You can make the most of long weekends and annual leave. You can take leave without pay. You can travel more extensively in between jobs, go on secondment with your company or find a flexible working solution if you really want to travel more than your work typically allows.
And yes, you can quit your job. The important thing is to find what works for you, not do what you “should” do.
How many people can make a positive impact on the world and chase their potential while travelling? I have a handful of travel blogs that I read religiously, and they all live an exciting life of travel, but they all do it differently.
Alex in Wanderland is a digital nomad, but she’s more than that – she’s a seriously talented writer and photographer, making her blog a delightful and invaluable resource for travellers from every walk of life. C’est Christine has travelled the world, but now lives in New York City – an adventure in itself, with lots of long weekend trips and daytrips thrown in. Young Adventuress is an expat, from the US, who has lived in Spain and now lives in New Zealand. She blogs about her experiences travelling outside NZ, but also has done a tremendous job of sharing NZ’s beauty with the world.
All three of these women live a life full of travel, on their terms.
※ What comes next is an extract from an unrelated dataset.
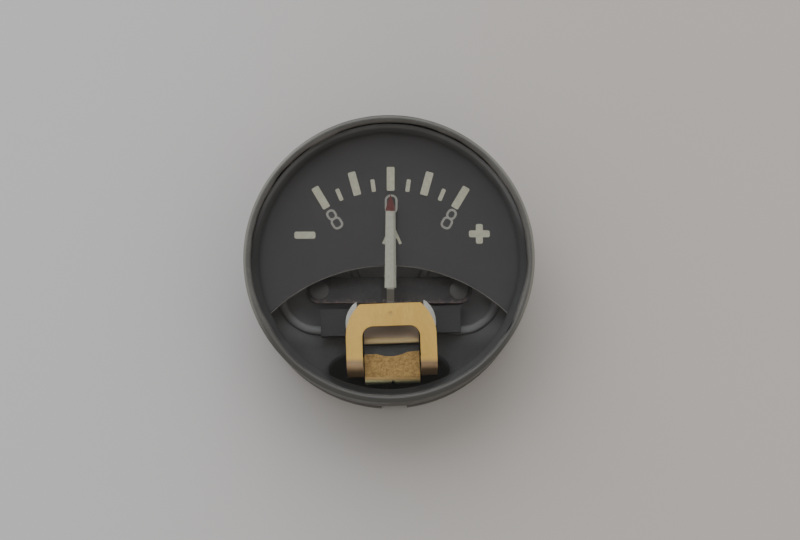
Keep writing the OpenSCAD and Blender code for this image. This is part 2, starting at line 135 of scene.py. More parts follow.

All three of them are also wonderful writers and photographers, which makes them stand out in the sea of successful travel blogs that are run by good marketers, rather than talented creatives.
Next time you read an article that makes you feel like you’re wasting your life away for working at the much maligned desk, in a big, bad scary office when you really should saying “Sayonara suckers!”, remember that there is no RIGHT way to see the world. Maybe quitting your job will bring you more happiness. Maybe a year spent travelling is really what you need. Maybe it’s a total career change. Or maybe the problem isn’t your job or your hometown or your friends, maybe you just want to live a life of travel – whatever that means to you.
I’m all for travelling more, but I don’t believe you have to sacrifice everything else to see and experience “enough.”
What do you think? What are the travel cliches that drive you nuts?